If there’s one thing more exhausting than exercise, it’s keeping up with exercise trends. But as anyone who hasn’t been holed up at a remote meditation retreat for the last six weeks knows, gyms are currently out of the question.
Led by the success of Peloton, the smart exercise bike that quickly went from social media punchline to punching above its weight, the trend is now for high-end, web-integrated home equipment that offers a range of exercises.
Newfangled contraptions such as The Myx (a stationary bike marketed as “the un-Peloton”), Technogym (a putative favorite of celebrities from George Clooney to Kim Kardashian), and the Bowflex C6 (a relatively affordable option that links with cycling apps like Peloton and Zwift) have been selling out faster than a fitness influencer posting spon-con. And good luck getting your hands on the new SoulCycle at-home bike or The Mirror, an interactive home gym that, when turned off, becomes an elegant, full-length mirror. (Some users, who may be more familiar with books than burpees, have admitted it reminds them of the mandatory home fitness classes in George Orwell’s 1984.)

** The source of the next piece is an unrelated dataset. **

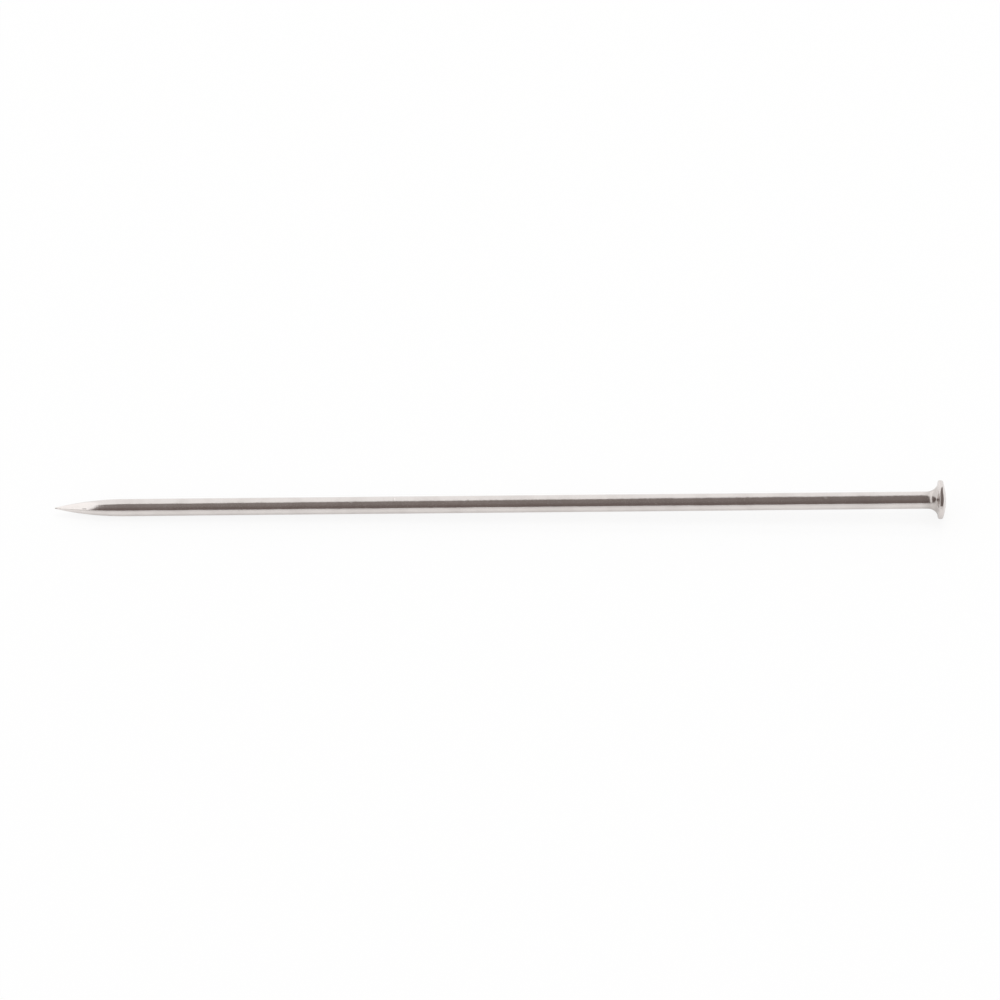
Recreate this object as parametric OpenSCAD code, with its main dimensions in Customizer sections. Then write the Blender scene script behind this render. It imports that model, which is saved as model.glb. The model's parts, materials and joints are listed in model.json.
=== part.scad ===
// Straight pin for dressmaking: a length of drawn wire with a cold-formed flared
// head at one end and a ground point at the other, all in one piece.
// It lies as it comes to rest: on the rim of its head and on the shoulder of its
// point, with its head towards +X. The origin is on the surface, below its middle.
// Lengths are in millimetres and angles in degrees.

/* [Wire] */
// Overall length, from the tip of the point to the crown of the head
pin_length = 31; // [15:0.5:60]
// Diameter of the drawn wire
wire_d = 0.6; // [0.4:0.05:0.8]

/* [Head] */
// Diameter of the head over its rim
head_d = 1.35; // [1.1:0.05:2]
// Length of the flare that opens from the wire to the underside of the rim
flare_h = 0.38; // [0.1:0.02:1]
// Radius of the rounding on both edges of the rim
rim_r = 0.06; // [0.02:0.01:0.12]
// Straight land of the rim, between its two roundings
rim_land = 0.06; // [0.02:0.01:0.4]
// Rise of the domed crown above the top of the rim
crown_rise = 0.1; // [0.02:0.01:0.3]

/* [Point] */
// Length of the ground taper
point_length = 2.4; // [1:0.1:4]
// Radius of the rounded tip
tip_r = 0.02; // [0.01:0.005:0.06]

/* [Hidden] */
steel = [0.78, 0.76, 0.74];
wire_r = wire_d / 2;
head_r = head_d / 2;
// Chords in the long curves of the outline and in its small roundings
curve_steps = 12;
edge_steps = 5;
$fn = 96;

// Heights along the pin, measured from the tip
upper_edge_z = pin_length - crown_rise - rim_r;
lower_edge_z = upper_edge_z - rim_land;
flare_top_z = lower_edge_z - rim_r;
flare_foot_z = flare_top_z - flare_h;

// Both roundings of the rim are centred on this radius, and the flare ends on it
edge_centre_r = head_r - rim_r;

// The crown is a shallow cap that meets the upper rounding of the rim smoothly
crown_reach = (edge_centre_r ^ 2 + crown_rise ^ 2) / (2 * crown_rise);
crown_r = crown_reach + rim_r;
crown_edge_angle = 90 - asin(edge_centre_r / crown_reach);

// The point is an ogive: one large arc that leaves the wire without a step and
// meets the small ball of the tip smoothly
ogive_r = (wire_r ^ 2 + (point_length - tip_r) ^ 2 - tip_r ^ 2) / (2 * (wire_r - tip_r));
ogive_centre = [wire_r - ogive_r, point_length];
tip_angle = -asin((point_length - tip_r) / (ogive_r - tip_r));

// Lying down, the pin touches the surface with the ogive, just ahead of the wire,
// and with the lower rounding of the rim, so its axis slopes up to the head
rest_span = [edge_centre_r, lower_edge_z] - ogive_centre;
rest_angle = atan2(rest_span.x, rest_span.y) - asin((ogive_r - rim_r) / norm(rest_span));
rest_lift = ogive_r + ogive_centre.x * cos(rest_angle) - point_length * sin(rest_angle);
point_end_x = tip_r * cos(rest_angle) - tip_r;
head_end_x = (pin_length - crown_r) * cos(rest_angle) + crown_r;

// Points along an arc: skip leaves out the first, where another curve ends on it
function arc(centre, radius, from, to, steps, skip = 0) = [
    for (i = [skip:steps])
        let (angle = from + (to - from) * i / steps)
        centre + radius * [cos(angle), sin(angle)]
];

// The trumpet-shaped flare: a quarter of an ellipse, along the wire where it
// starts and square to the wire where it ends under the rim
function flare(width) = [
    for (i = [0:curve_steps])
        let (angle = 90 * i / curve_steps)
        [wire_r + width * (1 - cos(angle)), flare_foot_z + flare_h * sin(angle)]
];

// Half sections of the two ends, as radius and height, from the tip upwards
point_outline = concat(
    arc([0, tip_r], tip_r, -90, tip_angle, edge_steps),
    arc(ogive_centre, ogive_r, tip_angle, 0, curve_steps, 1)
);
head_outline = concat(
    flare(edge_centre_r - wire_r),
    arc([edge_centre_r, lower_edge_z], rim_r, -90, 0, edge_steps, 1),
    arc([edge_centre_r, upper_edge_z], rim_r, 0, crown_edge_angle, edge_steps),
    arc([0, pin_length - crown_r], crown_r, crown_edge_angle, 90, curve_steps, 1)
);

module straight_pin() {
    color(steel)
        translate([-(point_end_x + head_end_x) / 2, 0, rest_lift])
            rotate([0, 90 - rest_angle, 0])
                rotate_extrude()
                    polygon(concat(point_outline, head_outline));
}

straight_pin();
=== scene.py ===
"""A dressmaker's straight pin: drawn steel wire with a flared, domed head and a ground
point, nickel-plated, lying on a white sheet under a soft studio light.

The pin's lengths are millimetres, in its own frame: its axis is Z, with the end of the
point at zero. The finished mesh is in metres, in the frame of the CAD.
"""
import json
import math

import bmesh
import bpy
from mathutils import Matrix, Vector, noise


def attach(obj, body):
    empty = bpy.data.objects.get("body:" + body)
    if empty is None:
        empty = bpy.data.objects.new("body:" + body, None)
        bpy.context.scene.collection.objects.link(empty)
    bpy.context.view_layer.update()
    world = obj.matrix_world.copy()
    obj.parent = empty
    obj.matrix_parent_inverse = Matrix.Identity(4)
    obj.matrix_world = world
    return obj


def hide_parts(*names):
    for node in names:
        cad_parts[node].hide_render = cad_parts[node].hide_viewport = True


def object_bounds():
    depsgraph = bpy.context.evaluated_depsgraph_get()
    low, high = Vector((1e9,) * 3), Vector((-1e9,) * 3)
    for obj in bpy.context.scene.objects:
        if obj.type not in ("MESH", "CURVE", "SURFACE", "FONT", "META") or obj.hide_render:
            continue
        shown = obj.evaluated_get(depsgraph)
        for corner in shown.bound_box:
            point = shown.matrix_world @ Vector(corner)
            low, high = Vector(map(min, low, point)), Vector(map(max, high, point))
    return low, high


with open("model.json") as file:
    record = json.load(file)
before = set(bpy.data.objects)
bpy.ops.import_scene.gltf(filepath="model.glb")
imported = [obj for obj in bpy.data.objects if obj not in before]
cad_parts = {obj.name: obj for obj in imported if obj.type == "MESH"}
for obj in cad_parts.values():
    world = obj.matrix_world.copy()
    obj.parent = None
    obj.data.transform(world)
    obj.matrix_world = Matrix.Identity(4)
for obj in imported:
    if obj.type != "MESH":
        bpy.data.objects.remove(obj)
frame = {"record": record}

cad_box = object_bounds()

MM = 0.001
MICRON = 0.000001

# The head: its width and flare are measured in the photograph, its roundings estimated
HEAD_RADIUS = 0.675
FLARE_LENGTH = 0.38
RIM_ROUNDING = 0.06
RIM_LAND = 0.06
CROWN_RISE = 0.10

# The ground point
POINT_LENGTH = 2.4
TIP_ROUNDING = 0.02

# The wire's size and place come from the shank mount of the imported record
shank = next(m for m in frame["record"]["mounts"] if m["name"] == "shank")
WIRE_RADIUS = shank["dims"]["r_mm"]
SHANK_LENGTH = shank["dims"]["length_mm"]
to_head = -Vector(shank["axis"]).normalized()

# Heights along the pin, from the end of the point
FLARE_FOOT = POINT_LENGTH + SHANK_LENGTH
FLARE_TOP = FLARE_FOOT + FLARE_LENGTH
RIM_LOWER = FLARE_TOP + RIM_ROUNDING
RIM_UPPER = RIM_LOWER + RIM_LAND
PIN_LENGTH = RIM_UPPER + RIM_ROUNDING + CROWN_RISE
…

“I wish I could say that I’m the best marketer in the world,” says Mark Swaby, owner of Diamondback Fitness, who sold six months’ inventory of his company’s Diamondback 1260Sc bike in just two weeks, “but like a lot of fitness companies, we definitely benefitted from circumstance.”
For anyone struggling to keep social distance from their fridge, Andrew Slane, an Equinox Group fitness instructor on the Variis app, offers further motivation to get on your bike.
“The best part of working out from home is that you can train without the judgey looks or side-eye,” he says. “Sometimes the best things in life are discovered when no one’s watching.”